Workers in the auto repair, fabrication, installation, in-home servicing and similar industries are often paid by the piece, i.e. by number of units produced, or by a version of the flag hours and flag rate method of piece rate compensation, i.e. multiplying the stated number of flag hours each completed task is deemed to take to perform, by the stated flag rate (the hourly rate of pay the task is deemed to be worth or the employee’s stated hourly rate of pay), and the number of pieces made or tasks performed during the applicable pay period.
Piece rate and flag rate compensation formulas often do not provide for the payment of overtime (e.g. piece-and-a half or double-piece) based on units completed or flag hours worked after 8 actual (not flag) hours of work daily. Sometimes, employers do not even keep track of hours worked or pieces produced daily, which makes accurate wage calculation and payment difficult or impossible. Consequently, the piece rate payroll calculations often misstate the actual number of hours worked, and inaccurately compensate the employees for wages owed including overtime.
To make matters worse, some employers using the piece rate and in particular the flag hour/flag rate method of compensation have fashioned creative methods of attempting to avoid or lessen their obligation to pay overtime and minimum wage, which need to be carefully reviewed (including review of pay statements and the software used to calculate the flag hour/rate payments) to determine if all compensation owed was actually paid.
Piece rate and flag rate workers, in addition to not receiving all wages owed based on inaccurate and improper pay calculation methods, are often owed additional wages based on the employer’s failure to provide legally compliant meal and rest breaks. Affected employees may be owed one hour of pay under Labor Code sections 226.7 and 512, and the applicable Wage Orders, for each day a legally compliant meal or rest break is not provided.

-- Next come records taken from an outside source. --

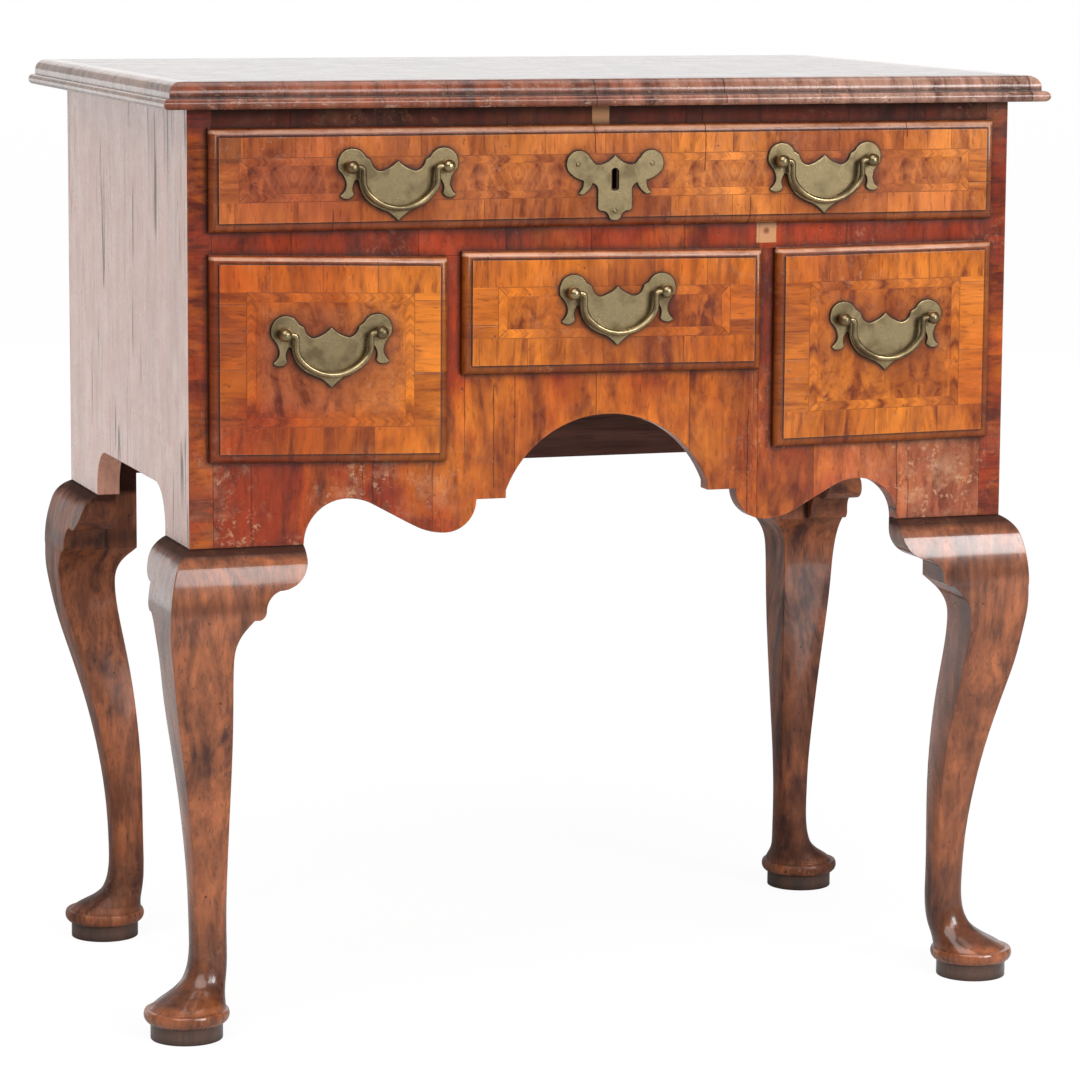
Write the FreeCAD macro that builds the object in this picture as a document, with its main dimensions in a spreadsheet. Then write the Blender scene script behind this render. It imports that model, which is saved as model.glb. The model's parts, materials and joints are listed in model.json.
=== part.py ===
import FreeCAD, Part
import math
import os
import re
from FreeCAD import Placement, Rotation, Vector

# A walnut lowboy: a small dressing table with one long drawer over three, on four cabriole legs.
# Millimetres, +Z up. The origin is on the floor under the middle of the top, and the front faces -Y.

SIZES = {
    # the whole
    "total_height": 710.0,
    "case_width": 643.5,
    "case_depth": 396.0,
    "case_bottom": 371.5,
    # top
    "top_thickness": 19.5,
    "side_overhang": 23.3,
    "front_overhang": 27.0,
    "back_overhang": 38.5,
    "moulding_width": 26.0,
    "bead_height": 8.0,
    "ovolo_inset": 5.5,
    "ovolo_radius": 8.5,
    # case boards
    "side_thickness": 18.0,
    "apron_thickness": 15.0,
    "back_thickness": 12.0,
    "partition_thickness": 18.5,
    "partition_centre": 123.5,
    "partition_shift": 1.7,
    "frieze_thickness": 16.5,
    "rail_thickness": 24.0,
    "rail_depth": 48.0,
    "bolt_head_room": 2.0,
    "back_board_bottom": 376.5,
    "runner_width": 16.0,
    "runner_height": 12.0,
    # heights above the case's lower edge, drawn for a case of this height and stretched with it
    "drawn_case_height": 319.0,
    "rail_top_rise": 233.5,
    "side_sill_rise": 64.5,
    "centre_sill_rise": 124.5,
    # shaped lower edges
    "arch_half_width": 80.0,
    "arch_radius": 86.0,
    "arch_rise": 89.0,
    "step_height": 28.5,
    "step_width": 23.0,
    "pendant_inner_radius": 24.0,
    "pendant_drop": 4.5,
    "wave_fullness": 0.8,
    "pendant_share": 0.543,
    "lobe_rise": 33.0,
    "side_arch_rise": 37.0,
    "side_arch_radius": 30.0,
    "front_ear_reach": 86.0,
    "side_ear_reach": 74.5,
    "back_ear_reach": 96.0,
    "ear_thickness": 15.0,
    "ear_edge": 8.5,
    "ear_round": 22.0,
    "ear_step": 9.0,
    "ear_step_height": 6.0,
    "ear_step_bend_run": 7.2,
    "ear_step_bend_rise": 2.0,
    # legs
    "leg_stock": 44.0,
    "knee_crest": 320.0,
    "knee_bulge": 18.6,
    "knee_shoulder": 13.2,
    "knee_shoulder_height": 36.4,
    "knee_inset": 6.0,
    "post_clearance": 0.5,
    "front_ankle_x": 22.0,
    "front_ankle_y": 40.5,
    "front_foot_x": 2.6,
    "front_foot_y": 28.4,
    "back_ankle_x": 30.5,
    "back_ankle_y": 53.0,
    "back_foot_x": 15.5,
    "back_foot_y": 39.2,
    "pad_radius": 32.0,
    "pad_height": 18.0,
    "pad_top": 22.5,
    "pad_lip": 1.2,
    "disc_radius": 27.0,
    "disc_height": 12.0,
    # drawers
    "side_clearance": 1.0,
    "runner_clearance": 0.3,
    "head_clearance": 1.5,
    "lip_clearance": 0.3,
    "lip_overlap": 3.5,
    "lip_overlap_above": 2.3,
    "lip_thickness": 8.0,
    "lip_round": 5.5,
    "field_inset": 6.5,
    "field_height": 1.0,
    "front_inset": 12.0,
    # how much lower a front hangs at its right end than at its left, or how much higher
    "left_front_drop": 4.8,
    "centre_front_drop": 2.6,
    "right_front_rise": 1.9,
    "drawer_side_thickness": 8.0,
    "drawer_back_thickness": 7.0,
    "drawer_bottom_thickness": 5.0,
    "bottom_lift": 4.0,
    "groove_depth": 3.0,
    "tail_lap": 2.0,
    "back_gap": 12.0,
    # brasses
    "plate_thickness": 1.6,
    "post_spacing": 72.7,
    "post_radius": 2.5,
    "post_hole_fit": 0.1,
    "post_reach": 6.2,
    "collar_thickness": 0.8,
    "collar_width": 1.6,
    "head_radius": 5.0,
    "nut_radius": 6.0,
    "nut_thickness": 3.0,
    "bail_radius": 2.1,
    "bail_half_width": 28.0,
    "bail_drop": 30.0,
    "bail_bend": 3.0,
    "bail_shoulder": 9.0,
    "bail_corner": 15.0,
    "bail_pin_end": 34.5,
    "bail_fit": 0.3,
    "pin_radius": 1.9,
    "pin_head": 1.0,
    "pin_rim": 0.3,
    "pin_slope": 0.8,
    "pin_spread": 29.0,
    "pin_drop": 35.0,
    "keyhole_width": 6.0,
    "keyhole_length": 17.0,
    "keyhole_drop": 3.0,
    "keyhole_foot": 1.0,
    "key_slot": 3.6,
    "key_slot_length": 15.0,
    "key_slot_drop": 3.5,
    # places of the brasses: heights above the middle of the drawer's opening, and offsets from the centre
    "long_handle_lift": 8.5,
    "side_handle_lift": 19.3,
    "centre_handle_lift": 14.3,
    "escutcheon_lift": 7.9,
    "long_handle_offset": 167.0,
    "centre_handle_offset": 3.0,
    # lock, drawn for a long drawer's opening of this height and stretched with it
    "drawn_long_opening": 69.0,
    "lock_width": 56.0,
    "lock_height": 38.0,
    "lock_thickness": 8.0,
    "bolt_width": 18.0,
    "bolt_thickness": 3.2,
    "bolt_length": 22.0,
    "bolt_fit": 0.3,
    "bolt_travel": 6.5,
    # how far the cuts run past the wood and metal that they are made in
    "cut_over": 1.0,
}

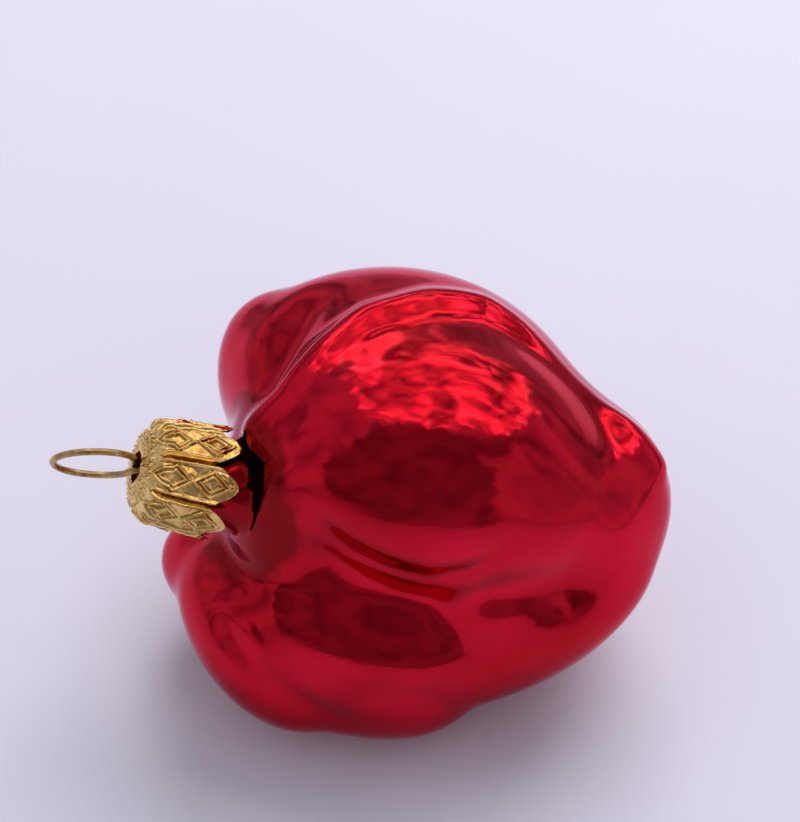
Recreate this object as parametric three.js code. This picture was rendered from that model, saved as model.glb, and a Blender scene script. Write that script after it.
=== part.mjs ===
// Blown-glass pepper ornament with a stamped crown cap and a wire hanger.
// Millimetres, +Z up. The ornament lies on its side on three of its lobes.
//
// Each piece is modelled in its hanging pose first, with the neck's axis along +Z and the
// centre of the fruit at the origin. The whole group is then turned to lie on its side.

import * as THREE from 'three';

// ---------------------------------------------------------------- driving dimensions

// The fruit: a smooth union of lobes. Each lobe is an ellipsoid stretched along a line.
const LOBES = [
  { name: 'heart', from: [-4, 1, 5], to: [3, 3.5, -8], radius: 20.5 },
  { name: 'neck_shoulder', from: [0, 0, 15.5], to: [3, -1, 8], radius: 13.5 },
  { name: 'front', from: [2.5, 8, 10.5], to: [6, 9.5, 1], radius: 18.8 },
  { name: 'crown', from: [-9, 16.5, 12.5], to: [-4.5, 18.5, 0.5], radius: 16.7 },
  { name: 'far_bump', from: [-15, 17, 20], to: [-13, 9, 14.5], radius: 8.5 },
  { name: 'shoulder_to_tip', from: [0, 16, -11.5], to: [5.5, 9.5, -19.5], radius: 10 },
  { name: 'tip', from: [8, 9, -18.5], to: [8, 4, -17.5], radius: 10 },
  { name: 'lower_front', from: [-0.5, -14.5, 13], to: [3, -14.5, -2.5], radius: 9.8 },
  { name: 'lower_left', from: [-6, -16.5, 18], to: [-6, -22, 13], radius: 8.6 },
  { name: 'bottom', from: [-10, -15.5, 17], to: [-3.5, -20, 0.5], radius: 12 },
  { name: 'bottom_to_tip', from: [1.5, -15, -8], to: [8, -4, -19.5], radius: 9.4 },
  { name: 'far_shoulder', from: [-19, -10.5, 21], to: [-14, -7.5, 12], radius: 9 },
  { name: 'back', from: [-23, -4, 9.5], to: [-20, 1, 2.5], radius: 13.4 },
  { name: 'back_to_tip', from: [-16, 0.5, -8.5], to: [-10, 3.5, -18.5], radius: 13.6 },
];
const LOBE_SHARPNESS = 12;
const LOBE_FLANK_SLOPE = 1.6;
const LOBE_EDGE_SOFTNESS = 0.01;
const TYPICAL_RADIUS = 30;

// Creases and dimples pressed into the lobes. A negative depth is a raised line.
const CREASES = [
  { name: 'neck_dish', path: [[0, 0, 30], [0, 0, 26]], width: 9, depth: 1.2 },
  {
    name: 'long_hollow',
    path: [[12, -8, 19], [13, -10, 14], [13.5, -11.5, 8.5], [15, -12, 3]],
    width: 6,
    depth: 4.4,
  },
  {
    name: 'eye_dimple',
    path: [[19.5, -7, -6], [20.5, -3.5, -15]],
    width: 5.5,
    depth: 3.2,
  },
  {
    name: 'front_underline',
    path: [
      [15.5, -1.5, 24.5], [15.5, -5, 17.5], [16.5, -6, 12], [18.5, -6.5, 5.5], [21, -4, 0],
      [26, 2, -4],
    ],
    width: 1.8,
    depth: 1.1,
  },
  {
    name: 'lower_crease',
    path: [[0, -19.5, 26.5], [1.5, -23.5, 21], [2, -27, 15], [3, -29, 8]],
    width: 2.5,
    depth: 1,
  },
  {
    name: 'bump_crease',
    path: [[-1.5, 26, 24], [0.5, 21.5, 26], [3.5, 15, 28.5]],
    width: 4,
    depth: 1.6,
  },
  {
    name: 'mould_ridge',
    path: [
      [5.5, 8.5, 29], [7.5, 13.5, 28], [8, 18.5, 25], [7.5, 23, 21], [6.5, 26, 17],
      [7, 28.5, 13.5], [6.5, 30.5, 9], [6.5, 31.5, 1], [8.5, 29, -4], [12, 24, -11.5],
      [14, 19.5, -18], [14.5, 14.5, -23.5],
    ],
    width: 2.6,
    depth: -1.4,
  },
];

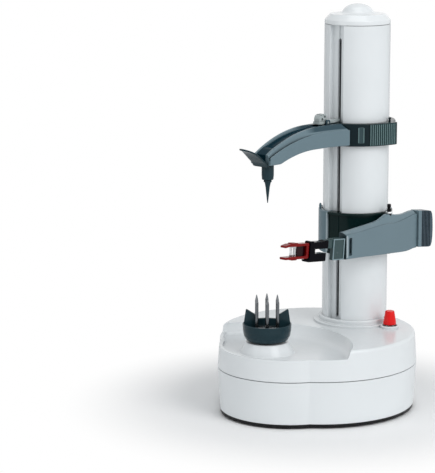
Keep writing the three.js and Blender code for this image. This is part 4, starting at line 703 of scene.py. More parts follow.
def hollow_and_crown(half, height, start):
    """A mask that is white in the arm's hollow, where shade is painted, and on its crown above a height,
    fading in behind a start.
    """
    def build(tree):
        aside = maths(tree, "ABSOLUTE", axis_value(tree, "X"))
        hollow = ranged(tree, aside, half + 0.0003, half - 0.0003)
        high = ranged(tree, axis_value(tree, "Z"), height - 0.0003, height + 0.0003, **{"To Max": 0.75})
        crown = maths(tree, "MULTIPLY", high, behind(start, 0.005)(tree))
        return maths(tree, "MAXIMUM", hollow, crown)
    return build


def count_of(name, description, default, low, high):
    return bpy.props.IntProperty(name=name, description=description, default=default, min=low, max=high)


def length_of(name, description, default, low, high):
    return bpy.props.FloatProperty(name=name, description=description, default=default, min=low, max=high,
                                   unit="LENGTH", subtype="DISTANCE")


def colour_of(name, description, default):
    return bpy.props.FloatVectorProperty(name=name, description=description, default=default, size=3,
                                         subtype="COLOR", min=0, max=1)


class PeelerSizes(bpy.types.PropertyGroup):
    """Sizes that a user may change before the pieces are made"""
    facets: count_of("Facets", "Facets round a large turned piece", 128, 32, 256)
    edge_round: length_of("Edge round", "Radius of the small moulded edges", 0.0005, 0.0001, 0.001)
    rim_round: length_of("Rim round", "Radius of the deck's rim", 0.0024, 0.0005, 0.004)
    collar_ribs: count_of("Collar ribs", "Ribs on each side of the upper collar", 12, 2, 12)
    grip_grooves: count_of("Grip grooves", "Grooves across the lever's grip", 6, 2, 6)
    prongs: count_of("Prongs", "Steel prongs in the cup", 6, 3, 8)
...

Also, as for rest breaks, recent case law and newly enacted Labor Code section 226.2 makes it clear that employers must do more for their piece workers than just allow them to take one 10-minute rest break every four hour work period or major fraction thereof. The employers must also pay the piece workers additional compensation to the employee for the break periods, to make the breaks actual paid rest breaks as the law requires. Also, even if employers have recently started compensating piece rate employees separately for rest breaks per Labor Code section 226.2, workers who recently began receiving such payments from their employers may be owed significant additional compensation (up to one hour’s pay per workday) for rest breaks in previous years for which this compensation was not paid. Labor Code section 226.2 also provides that nonproductive work (time spent performing tasks which do not result in the production of compensable pieces) requires separate hourly payment as well.
Milhaupt and Cohen has recovered significant amounts for many employees improperly paid under the piece rate and flag rate systems as well, and is currently actively engaged in litigation seeking additional compensation for piece rate workers entitled to the prospective and retroactive benefits of Labor Code section 226.2.